After years as a prisoner of war, Ernt Allbright returned home to his wife, Cora, and daughter, Leni, a violent, difficult, restless man. The family moved so frequently that 13-year-old Leni went to five schools in four years. But when they move to Alaska, still very wild and sparsely populated, Ernt finds a landscape as raw as he is. As Leni soon realizes, “Everyone up here had two stories: the life before and the life now. If you wanted to pray to a weirdo god or live in a school bus or marry a goose, no one in Alaska was going to say crap to you.” There are many great things about this book—one of them is its constant stream of memorably formulated insights about Alaska. Another key example is delivered by Large Marge, a former prosecutor in Washington, D.C., who now runs the general store for the community of around 30 brave souls who live in Kaneq year-round.
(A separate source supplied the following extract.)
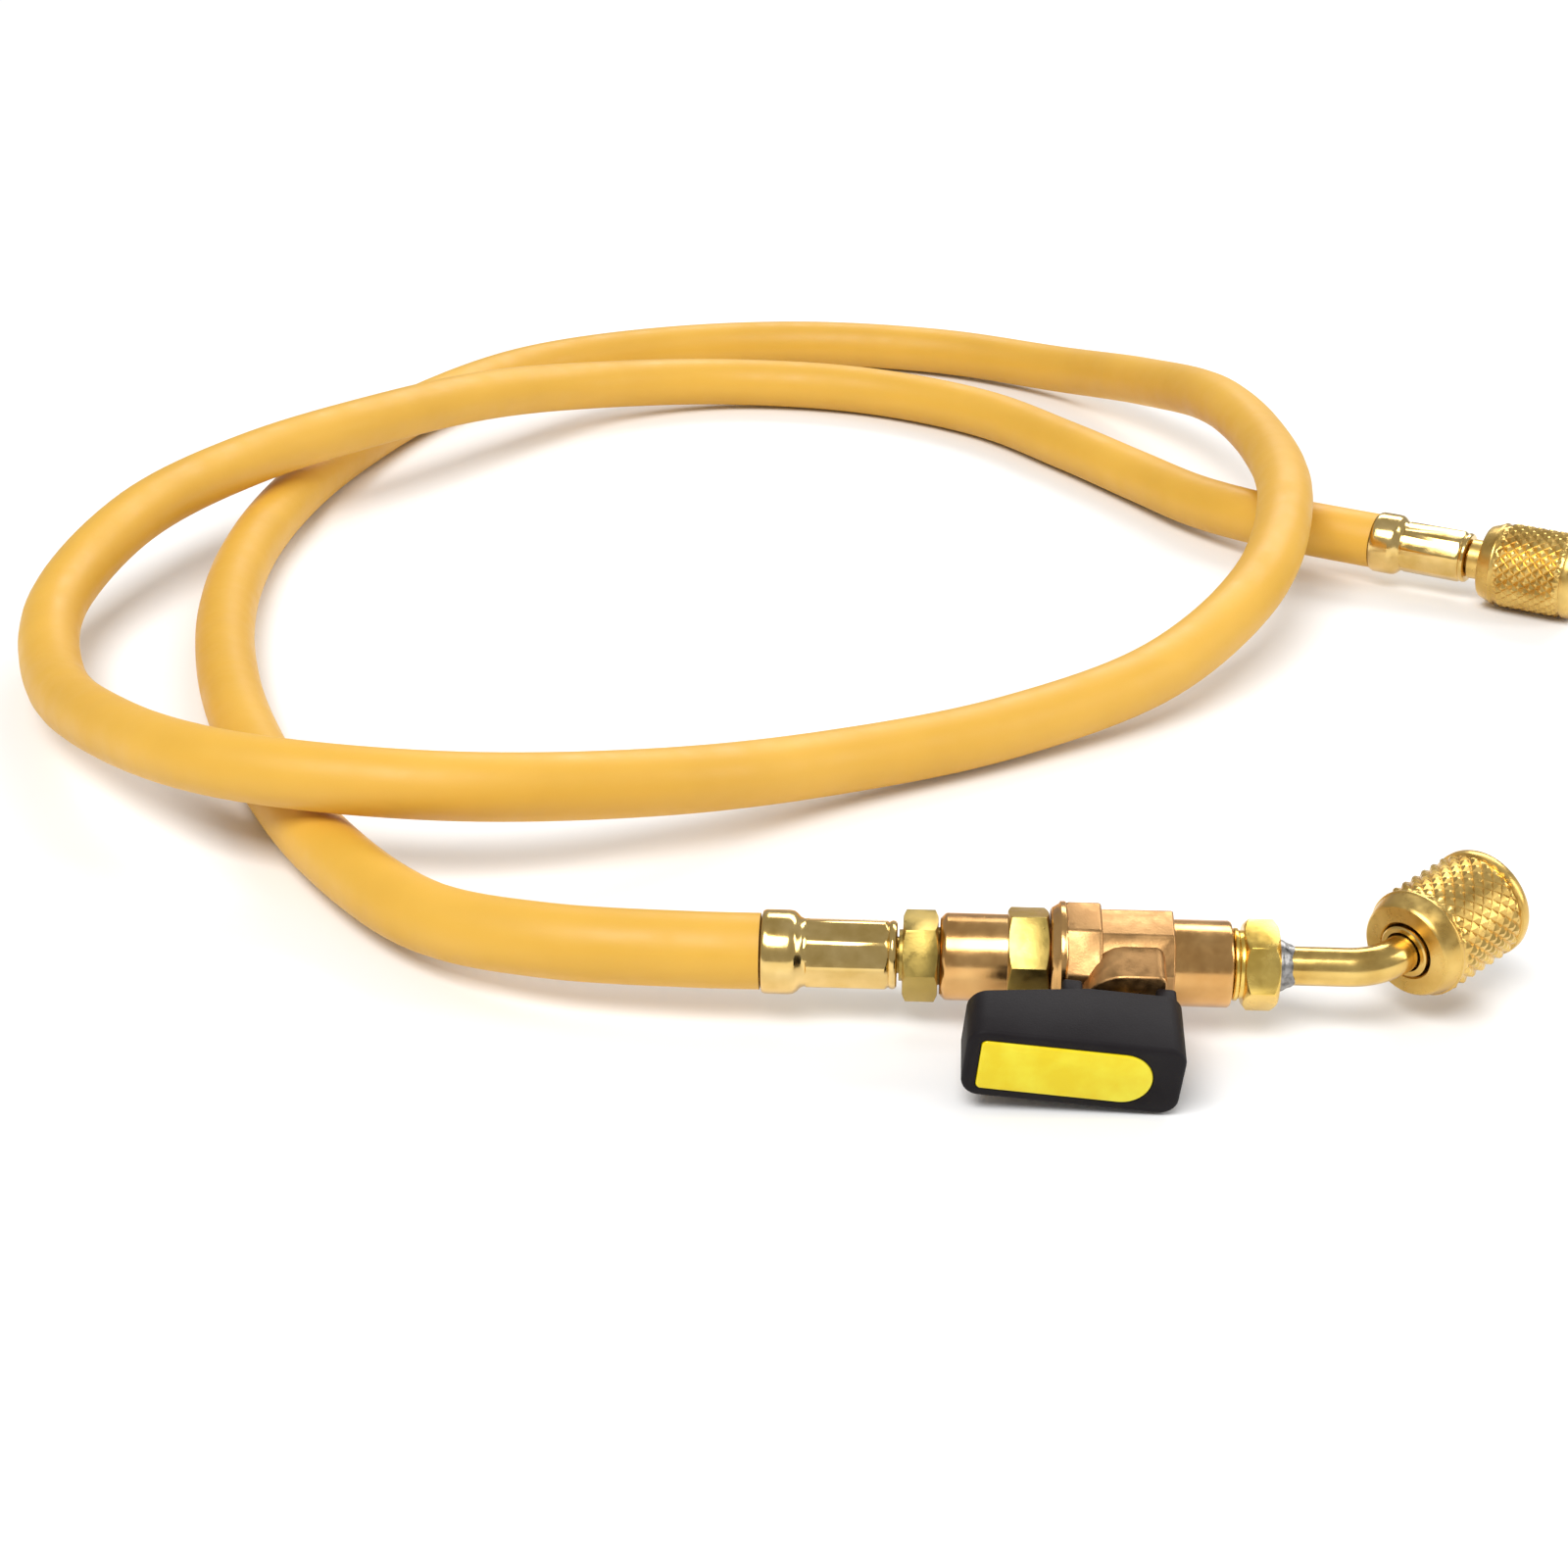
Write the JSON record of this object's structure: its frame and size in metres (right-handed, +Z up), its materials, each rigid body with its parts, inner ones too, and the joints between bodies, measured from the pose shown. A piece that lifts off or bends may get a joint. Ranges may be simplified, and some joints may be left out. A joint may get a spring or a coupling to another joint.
{
  "type": "refrigerant charging hose",
  "caption": "Rubber refrigerant charging hose with crimped ferrules, a knurled flare-nut coupling and a lever ball valve on a bent tube",
  "frame": {"origin": "centre of the underside of the box around the fittings at both ends, on the floor that the hose lies on", "axes": "+Z up from the floor, +X along the valve towards its bent tube, +Y from the valve towards the far coupling"},
  "size_m": [0.3436, 0.4179, 0.0284],
  "materials": {
    "hose_rubber": "satin yellow rubber",
    "polished_brass": "polished crimped brass",
    "hexagon_brass": "drawn olive brass",
    "turned_brass": "turned reddish brass",
    "forged_brass": "matte forged brass",
    "golden_brass": "bright golden brass",
    "solder": "dull grey solder",
    "ball_chrome": "plated",
    "seat_plastic": "white low-friction plastic",
    "seal_rubber": "black seal rubber",
    "lever_plastic": "fine-textured black plastic",
    "insert_plastic": "glossy yellow plastic"
  },
  "bodies": {
    "hose_and_valve": {"hose": "hose_rubber", "valve_ferrule": "polished_brass", "hose_stem": "hexagon_brass", "valve_end_cap": "turned_brass", "valve_body": "forged_brass", "ball_seat_inlet": "seat_plastic", "ball_seat_outlet": "seat_plastic", "tube_adapter": "golden_brass", "solder_joint": "solder", "bent_tube": "golden_brass", "flare_nipple": "golden_brass", "core_depressor": "golden_brass", "swivel_nut_seal": "seal_rubber", "coupling_ferrule": "polished_brass", "coupling_stem": "golden_brass", "coupling_seal": "seal_rubber"},
    "valve_lever": {"lever": "lever_plastic", "lever_insert": "insert_plastic", "spindle": "golden_brass", "ball": "ball_chrome"},
    "valve_end_nut": {"swivel_nut": "golden_brass"},
    "coupling_end_nut": {"coupling_nut": "golden_brass"}
  },
  "joints": [
    {"name": "lever_turn", "type": "hinge", "parent": "hose_and_valve", "child": "valve_lever", "pos_m": [-0.03457, -0.09073, 0.012], "axis": [0.0567, 0.9832, 0.1736], "range_deg": [-5.5, 84.5]},
    {"name": "swivel_nut_spin", "type": "hinge", "parent": "hose_and_valve", "child": "valve_end_nut", "pos_m": [0.01203, -0.08853, 0.01269], "axis": [0.7462, 0.6584, 0.0984], "continuous": true},
    {"name": "coupling_nut_spin", "type": "hinge", "parent": "hose_and_valve", "child": "coupling_end_nut", "pos_m": [0.06994, 0.10168, 0.0095], "axis": [0.8572, -0.515, 0], "continuous": true}
  ]
}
As she cautions the Allbrights, “Alaska herself can be Sleeping Beauty one minute and a bitch with a sawed-off shotgun the next. There’s a saying: Up here you can make one mistake. The second one will kill you.” Hannah’s (The Nightingale, 2015, etc.) follow-up to her series of blockbuster bestsellers will thrill her fans with its combination of Greek tragedy, Romeo and Juliet–like coming-of-age story, and domestic potboiler. She re-creates in magical detail the lives of Alaska's homesteaders in both of the state's seasons (they really only have two) and is just as specific and authentic in her depiction of the spiritual wounds of post-Vietnam America.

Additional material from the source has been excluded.